▶ WRITTEN PROBLEM: Return the lines exactly as they stand, from the first of the material through the line containing "return math.copysign(abs(value) **".

▶ RAW RECORDS:
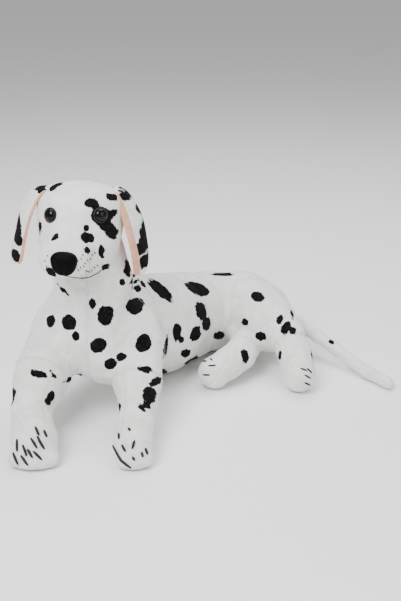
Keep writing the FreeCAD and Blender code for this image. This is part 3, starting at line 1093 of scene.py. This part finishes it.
def make_nose():
    points = []
    rows, sides = 40, 72
    middle = np.array([-233.5, -369.0, 269.5])
    for row in range(rows):
        lift = -math.pi / 2 + math.pi * (row + 0.5) / rows
        for step in range(sides):
            turn = 2 * math.pi * step / sides
            across = power(math.cos(lift), 0.8) * power(math.cos(turn), 0.75)
            ahead = power(math.cos(lift), 0.8) * power(math.sin(turn), 0.75)
            up = power(math.sin(lift), 0.8)
            width = 20.8 * (0.86 + 0.16 * up)
            beside, below = (abs(across) - 0.52) / 0.2, (up + 0.18) / 0.24
            nostril = math.exp(-(beside ** 2 + below ** 2)) * (ahead > 0)
            crease = math.exp(-((across / 0.07) ** 2)) * (ahead > 0) * (up < 0.2)
            reach = (11.0 - 1.6 * max(0, -up)) * ahead - 1.8 * nostril - 0.8 * crease
            points.append(middle + HEAD_LEFT * across * width + HEAD_AHEAD * reach + UP * up * 16.6)
    faces = [face[::-1] for face in ring_faces(rows, sides)]
    obj = covered("nose_cover", points, faces, nose_fabric())
    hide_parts("nose")
    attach(obj, "head")


def power(value, exponent):
    return math.copysign(abs(value) ** exponent, value)


# ---- Ears: (x, z, half width) down the middle, and spots as (x, z, half width, half height, turn)
EARS = {
    "right": {
        "line": [(-262, 349, 13), (-272, 349, 17), (-284, 338, 20), (-295, 319, 24), (-301, 301, 27),
                 (-306, 278, 29), (-310, 260, 28), (-313, 246, 22), (-315, 238, 10)],
        "spots": [(-273, 350, 11, 5, 0), (-311, 300, 6.5, 18, 15), (-309, 278, 9, 9, 0),
                  (-313, 253, 8.5, 9.8, 0)],
        "toward": 1, "rim": 0.5,
    },
    "left": {
        "line": [(-180, 347, 13), (-171, 348, 17), (-160, 335, 21), (-147, 306, 27), (-142, 284, 30),
                 (-139, 264, 30), (-137, 246, 27), (-138, 230, 20), (-140, 221, 9)],
        "spots": [(-157, 339, 10, 4, -40), (-136, 315, 4, 10, 20), (-130, 276, 7, 22, 0),
                  (-137, 264, 6, 9, 0), (-131, 243, 6, 10.5, 0)],
        "toward": -1, "rim": 0.85,
    },
}
EAR_DEPTH = -266
EAR_YAW = math.radians(21)


def make_ear(side, pile, salmon):
    shape = EARS[side]
    line = np.array(shape["line"], float)
    steps, sides = 64, 56
    share = np.linspace(0, len(line) - 1, steps)
    rings = [smooth_line(line[:, i], share) for i in range(3)]
    toward = shape["toward"]
    forward = np.array([toward * math.sin(EAR_YAW), -math.cos(EAR_YAW), 0])
    outward = np.array([-toward * math.cos(EAR_YAW), -math.sin(EAR_YAW), 0])
    points = []
    for ring, (x, z, half) in enumerate(zip(*rings)):
        end = math.sqrt(max(0.0, 1 - max(0.0, (ring - steps + 7) / 7) ** 2))
        thick = 4.6 * (0.35 + 0.65 * end)
        for step in range(sides):
            angle = 2 * math.pi * step / sides
            wide = power(math.cos(angle), 0.85) * half
            deep = power(math.sin(angle), 0.8) * thick
            cup = 5.0 * (1 - (wide / (half + 1e-6)) ** 2) * min(1, ring / 12)
            wave = 1.2 * math.sin(ring * 0.16 + wide * 0.05)
            points.append(np.array([x, EAR_DEPTH, z]) + forward * wide + outward * (deep + cup + wave))
    points = np.array(points)
    spots = spot_distance(points[:, 0], points[:, 2], shape["spots"])
    quads = np.array(ring_faces(steps, sides)[:-2])
    if toward > 0:
        quads = quads[:, ::-1]
    normals = vertex_normals(points, quads)
    angle = 2 * math.pi * ((quads % sides).min(axis=1) + 0.5) / sides
    angle = np.where((quads % sides).max(axis=1) - (quads % sides).min(axis=1) > 2, -math.pi / sides, angle)
    inner = (angle > math.pi) | (angle < shape["rim"])
    for name, mine, material, slot_name in (
        ("ear_back_" + side, ~inner, pile, "spotted_plush"),
        ("ear_lining_" + side, inner, salmon, "ear_lining_fabric"),
    ):
        used, local = np.unique(quads[mine], return_inverse=True)
        faces = local.reshape(-1, 4).tolist()
        obj = mesh_object(name, points[used], faces)
        add_attribute(obj, "rest", points[used] * MM)
        add_attribute(obj, "spot", spots[used])
        add_attribute(obj, "seam", np.zeros(len(used)))
        obj.data.normals_split_custom_set_from_vertices(normals[used].tolist())
        obj.data.materials.append(material)
        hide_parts(f"{side}_ear_{'lining' if 'lining' in name else 'back'}")
        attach(obj, side + "_ear")


def smooth_line(values, share):
    """Values between evenly spaced stations, without corners."""
    fine = np.interp(share, range(len(values)), values)
    for _ in range(14):
        fine[1:-1] = fine[1:-1] * 0.5 + (fine[2:] + fine[:-2]) * 0.25
    return fine


# ---- Camera, light and floor
def make_camera():
    """Camera in front of the dog and a little above it."""
    aim = Vector((-0.05, -0.13, 0.13))
    back = Vector(VIEW_BACK)
    data = bpy.data.cameras.new("camera")
    data.sensor_width = 36
    data.lens = 63.64
    data.clip_end = 30
    camera = bpy.data.objects.new("camera", data)
    camera.location = aim + back * 1.7
    camera.rotation_mode = "QUATERNION"
    camera.rotation_quaternion = (-back).to_track_quat("-Z", "Y")
    bpy.context.scene.collection.objects.link(camera)
    bpy.context.scene.camera = camera


def area_light(name, place, aim, size, energy):
    data = bpy.data.lights.new(name, "AREA")
    data.size = size
    data.energy = energy
    light = bpy.data.objects.new(name, data)
    light.location = place
    light.rotation_mode = "QUATERNION"
    light.rotation_quaternion = (Vector(aim) - Vector(place)).to_track_quat("-Z", "Y")
    bpy.context.scene.collection.objects.link(light)


def make_studio():
    area_light("key", (-0.9, -1.7, 1.9), (-0.05, -0.15, 0.1), 1.2, 74)
    area_light("fill", (1.5, -1.6, 1.2), (-0.05, -0.15, 0.1), 1.6, 17)
    area_light("top", (0.1, 0.4, 1.9), (-0.05, -0.15, 0.1), 1.6, 34)
    world = bpy.data.worlds.new("studio")
    world.use_nodes = True
    world.node_tree.nodes["Background"].inputs["Color"].default_value = (0.95, 0.95, 0.95, 1)
    world.node_tree.nodes["Background"].inputs["Strength"].default_value = 0.5
    bpy.context.scene.world = world
    corners = [(-9000, -9000, -1), (9000, -9000, -1), (9000, 9000, -1), (-9000, 9000, -1)]
    floor = mesh_object("floor", corners, [(0, 1, 2, 3)])
    floor.data.materials.append(floor_material())


def main():
    make_camera()
    make_studio()
    skin = make_skin()
    centres = skin["points"][skin["quads"]].mean(axis=1)
    objects = cut_skin(skin, piece_of(centres, skin["group"][skin["quads"][:, 0]]))
    join_to_bodies(skin, objects)
    tree = BVHTree.FromPolygons(skin["points"].tolist(), skin["quads"].tolist())
    threads = thread_material("black_thread", (0.005, 0.005, 0.006), (0.03, 0.03, 0.032))
    make_stitches(tree, threads)
    closing_stitches(tree)
    make_eyes(tree, threads)
    make_nose()
    salmon = lining()
    for side in EARS:
        make_ear(side, skin["material"], salmon)


main()
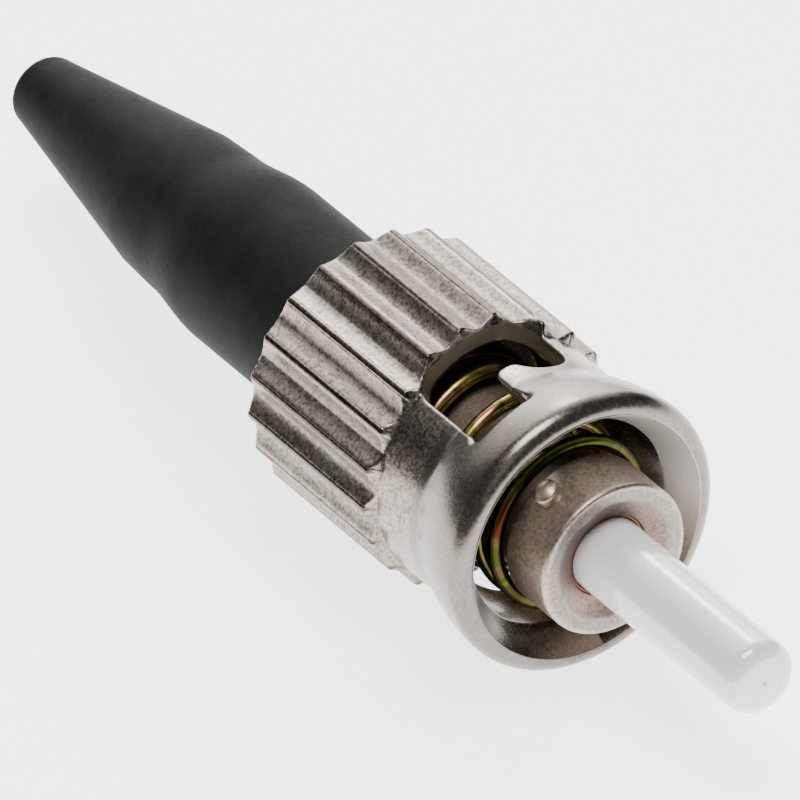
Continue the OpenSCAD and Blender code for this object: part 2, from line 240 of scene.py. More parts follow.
def studio_sky():
    """A dim studio with one wide soft window behind the connector and a few panels."""
    world = bpy.data.worlds.new("studio")
    bpy.context.scene.world = world
    world.use_nodes = True
    tree = world.node_tree
    s = Sums(tree)
    spot = s.add("ShaderNodeTexCoord").outputs["Generated"]

    def toward_point(direction):
        along = s.add("ShaderNodeVectorMath", operation="DOT_PRODUCT")
        s.join(spot, along.inputs[0])
        along.inputs[1].default_value = Vector(direction).normalized()
        return along.outputs["Value"]

    def soft_disc(direction, inner, outer, level):
        """The level inside a soft round disc in that direction, and 0 outside it."""
        return s.soft_step(toward_point(direction), cos(radians(outer)), cos(radians(inner)),
                           0, level)

    window = s.add("ShaderNodeValToRGB")
    s.join(s.do("DIVIDE", s.do("SUBTRACT", toward_point(WINDOW), WINDOW_RIM), 1 - WINDOW_RIM),
           window.inputs[0])
    ramp = window.color_ramp
    while len(ramp.elements) < len(WINDOW_FALL):
        ramp.elements.new(0.5)
    for element, (at, level) in zip(ramp.elements, WINDOW_FALL):
        element.position = at
        element.color = (level, level, level, 1)
    total = s.do("MULTIPLY", window.outputs[0], WINDOW_LEVEL)
    for board in BOARDS:
        total = s.do("MULTIPLY", total, s.do("SUBTRACT", 1, soft_disc(*board)))
    for panel in PANELS:
        total = s.do("ADD", total, soft_disc(*panel))
    s.join(total, tree.nodes["Background"].inputs["Strength"])
    tree.nodes["Background"].inputs["Color"].default_value = (1, 1, 1, 1)


studio_sky()
centre = Vector((-0.012, 0, 0))
area_light("key_light", centre + Vector((0.12, -0.02, 0.6)), centre, 0.3, 4)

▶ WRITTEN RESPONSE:
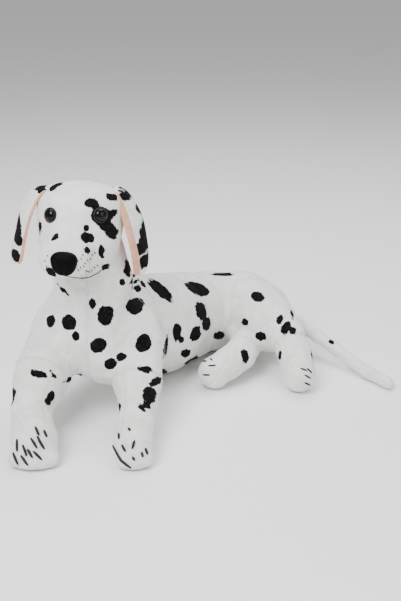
Keep writing the FreeCAD and Blender code for this image. This is part 3, starting at line 1093 of scene.py. This part finishes it.
def make_nose():
    points = []
    rows, sides = 40, 72
    middle = np.array([-233.5, -369.0, 269.5])
    for row in range(rows):
        lift = -math.pi / 2 + math.pi * (row + 0.5) / rows
        for step in range(sides):
            turn = 2 * math.pi * step / sides
            across = power(math.cos(lift), 0.8) * power(math.cos(turn), 0.75)
            ahead = power(math.cos(lift), 0.8) * power(math.sin(turn), 0.75)
            up = power(math.sin(lift), 0.8)
            width = 20.8 * (0.86 + 0.16 * up)
            beside, below = (abs(across) - 0.52) / 0.2, (up + 0.18) / 0.24
            nostril = math.exp(-(beside ** 2 + below ** 2)) * (ahead > 0)
            crease = math.exp(-((across / 0.07) ** 2)) * (ahead > 0) * (up < 0.2)
            reach = (11.0 - 1.6 * max(0, -up)) * ahead - 1.8 * nostril - 0.8 * crease
            points.append(middle + HEAD_LEFT * across * width + HEAD_AHEAD * reach + UP * up * 16.6)
    faces = [face[::-1] for face in ring_faces(rows, sides)]
    obj = covered("nose_cover", points, faces, nose_fabric())
    hide_parts("nose")
    attach(obj, "head")


def power(value, exponent):
    return math.copysign(abs(value) ** exponent, value)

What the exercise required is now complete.